The camera, radar, and LIDAR are sensitive to environmental conditions and might fail in specific situations. To meet the most demanding requirements of autonomous driving, the system must be capable of progressively increasing the availability of the overall localization function and increasing the level of accuracy. This needs completely independent sensors with complementary characteristics. GNSS can fill this role, providing these complementary characteristics, and largely increasing the availability of the localization function.
As GNSS is the only sensor technology that can be used for absolute positioning down to centimeter-level accuracy and support for high-precision positioning with accuracy and integrity, we see a promising market ahead. Even with a conservative approach of the addressable market by the end of the decade, we could expect 13 to 15 M vehicles with levels of autonomy (L2++ and above) requiring a solution such as GMV GSharp for automotive.
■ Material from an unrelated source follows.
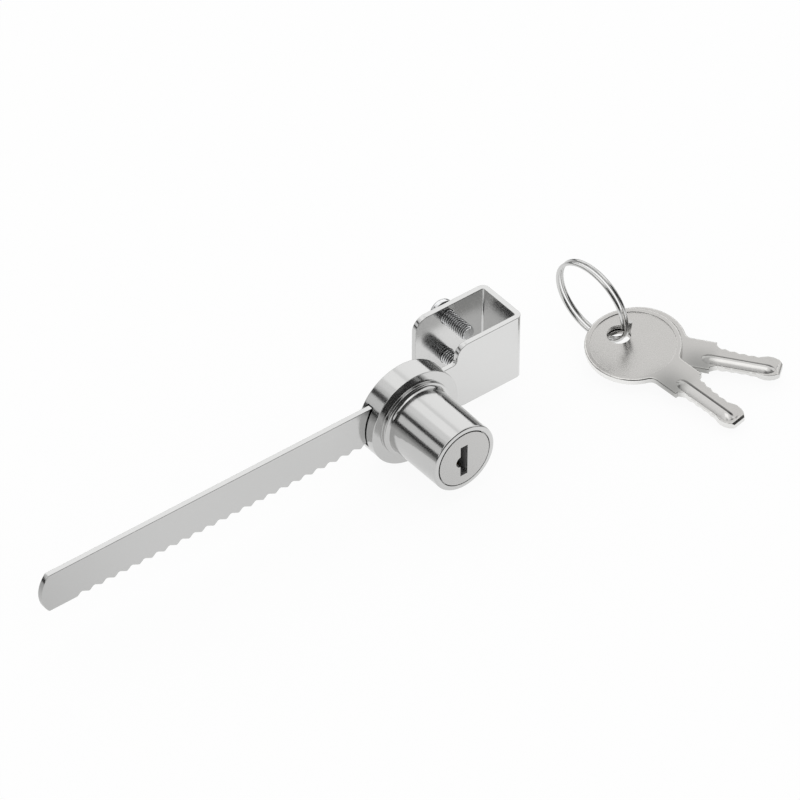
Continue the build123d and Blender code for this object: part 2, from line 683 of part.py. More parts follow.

In this sense, a considerable effort is being made to capitalize on all the work done so far and to further progress the product according to the most demanding needs of automated driving with milestones defined for the short term, with the increase of the Operational Design Domain of the localization function in highways, for the mid-term—in which the performance in urban environments will be significantly enhanced by integrating additional sensors into the solution or incorporating further constellations to the ones currently used—and for the long term, with potentially hybridizing with communications technologies (e.g., 5G), as some of the options under consideration.
The objective is to clearly lead the supply for safe and highly precise positioning for autonomous driving vehicles with our outstanding performance solution.
AI: Would you like to add something else?
Gutiérrez Lanza: Just to thank Automotive Industries and the readers for their interest in GMV’s technology. We are excited to be part of this revolutionary time in transportation, and we are certain that technologies such as GNSS and GMV GSharp will make a special contribution to go a step beyond in the way we move, where safety will be the core of it.